Saved data entries

★ ★ ★

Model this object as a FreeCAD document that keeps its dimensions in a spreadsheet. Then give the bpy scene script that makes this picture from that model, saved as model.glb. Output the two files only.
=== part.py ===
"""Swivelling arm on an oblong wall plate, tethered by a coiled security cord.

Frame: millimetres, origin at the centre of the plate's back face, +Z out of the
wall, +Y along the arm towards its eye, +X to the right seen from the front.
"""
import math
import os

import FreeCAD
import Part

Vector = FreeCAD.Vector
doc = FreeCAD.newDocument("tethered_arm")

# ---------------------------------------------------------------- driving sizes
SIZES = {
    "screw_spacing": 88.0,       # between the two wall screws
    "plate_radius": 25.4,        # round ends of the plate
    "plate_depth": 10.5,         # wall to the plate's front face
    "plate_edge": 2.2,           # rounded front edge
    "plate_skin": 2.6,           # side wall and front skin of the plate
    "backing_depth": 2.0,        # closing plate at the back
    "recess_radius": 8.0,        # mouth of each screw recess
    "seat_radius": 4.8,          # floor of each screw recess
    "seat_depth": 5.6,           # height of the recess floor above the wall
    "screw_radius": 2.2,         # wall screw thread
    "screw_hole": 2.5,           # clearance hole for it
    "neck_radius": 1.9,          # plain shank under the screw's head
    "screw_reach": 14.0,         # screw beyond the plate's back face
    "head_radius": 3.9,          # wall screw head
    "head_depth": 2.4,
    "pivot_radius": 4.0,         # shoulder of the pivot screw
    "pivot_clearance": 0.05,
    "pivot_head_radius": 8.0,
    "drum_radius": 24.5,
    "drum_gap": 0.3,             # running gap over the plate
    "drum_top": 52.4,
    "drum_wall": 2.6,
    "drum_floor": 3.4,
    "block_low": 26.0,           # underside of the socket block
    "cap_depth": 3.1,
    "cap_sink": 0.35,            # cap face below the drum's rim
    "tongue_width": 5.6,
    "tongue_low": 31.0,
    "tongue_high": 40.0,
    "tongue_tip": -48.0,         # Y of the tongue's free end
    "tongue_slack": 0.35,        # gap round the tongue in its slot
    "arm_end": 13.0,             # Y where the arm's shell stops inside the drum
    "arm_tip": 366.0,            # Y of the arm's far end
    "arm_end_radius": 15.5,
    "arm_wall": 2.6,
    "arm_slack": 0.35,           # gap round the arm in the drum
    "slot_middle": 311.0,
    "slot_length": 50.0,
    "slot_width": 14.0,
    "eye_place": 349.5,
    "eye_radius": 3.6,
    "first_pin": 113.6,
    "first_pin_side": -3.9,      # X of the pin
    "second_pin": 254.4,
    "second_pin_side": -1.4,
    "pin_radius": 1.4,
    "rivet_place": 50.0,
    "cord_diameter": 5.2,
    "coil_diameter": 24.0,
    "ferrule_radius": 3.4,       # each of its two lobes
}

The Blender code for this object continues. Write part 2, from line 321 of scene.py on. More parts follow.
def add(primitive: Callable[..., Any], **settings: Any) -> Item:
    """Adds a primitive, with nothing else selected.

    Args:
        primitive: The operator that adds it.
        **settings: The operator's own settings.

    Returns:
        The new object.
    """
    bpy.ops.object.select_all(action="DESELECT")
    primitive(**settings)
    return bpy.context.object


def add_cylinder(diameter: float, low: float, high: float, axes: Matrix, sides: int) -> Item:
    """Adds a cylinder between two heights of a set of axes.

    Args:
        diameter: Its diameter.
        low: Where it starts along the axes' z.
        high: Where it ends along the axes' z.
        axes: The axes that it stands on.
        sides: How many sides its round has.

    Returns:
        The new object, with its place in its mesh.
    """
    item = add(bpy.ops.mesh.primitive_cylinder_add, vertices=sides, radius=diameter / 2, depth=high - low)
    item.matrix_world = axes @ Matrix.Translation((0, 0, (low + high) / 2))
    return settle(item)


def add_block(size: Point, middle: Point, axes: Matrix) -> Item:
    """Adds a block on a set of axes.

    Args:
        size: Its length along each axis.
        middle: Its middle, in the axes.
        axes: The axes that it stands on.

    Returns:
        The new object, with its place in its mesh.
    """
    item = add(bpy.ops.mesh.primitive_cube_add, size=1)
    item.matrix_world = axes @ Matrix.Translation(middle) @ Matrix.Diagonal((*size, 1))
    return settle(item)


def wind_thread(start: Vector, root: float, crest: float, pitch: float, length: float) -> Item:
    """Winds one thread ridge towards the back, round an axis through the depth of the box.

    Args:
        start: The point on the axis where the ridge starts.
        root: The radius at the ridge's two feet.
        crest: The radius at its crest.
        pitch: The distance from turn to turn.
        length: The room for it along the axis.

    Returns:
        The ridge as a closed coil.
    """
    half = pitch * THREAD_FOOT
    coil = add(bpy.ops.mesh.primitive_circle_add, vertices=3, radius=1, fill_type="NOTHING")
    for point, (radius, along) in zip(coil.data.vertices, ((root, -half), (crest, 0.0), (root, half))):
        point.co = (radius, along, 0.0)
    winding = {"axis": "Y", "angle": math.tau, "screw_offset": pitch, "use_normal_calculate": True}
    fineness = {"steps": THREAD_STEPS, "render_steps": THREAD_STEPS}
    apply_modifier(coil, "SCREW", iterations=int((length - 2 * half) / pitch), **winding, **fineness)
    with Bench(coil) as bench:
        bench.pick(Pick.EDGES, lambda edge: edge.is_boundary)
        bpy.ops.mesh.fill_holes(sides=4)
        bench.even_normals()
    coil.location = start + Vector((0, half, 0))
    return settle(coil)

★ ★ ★

→ **Work instructions**
Reproduce exactly the lines from the beginning of the entries above up to and including the line that contains "import Part".

→ **Exercise solution**
Model this object as a FreeCAD document that keeps its dimensions in a spreadsheet. Then give the bpy scene script that makes this picture from that model, saved as model.glb. Output the two files only.
=== part.py ===
"""Swivelling arm on an oblong wall plate, tethered by a coiled security cord.

Frame: millimetres, origin at the centre of the plate's back face, +Z out of the
wall, +Y along the arm towards its eye, +X to the right seen from the front.
"""
import math
import os

import FreeCAD
import Part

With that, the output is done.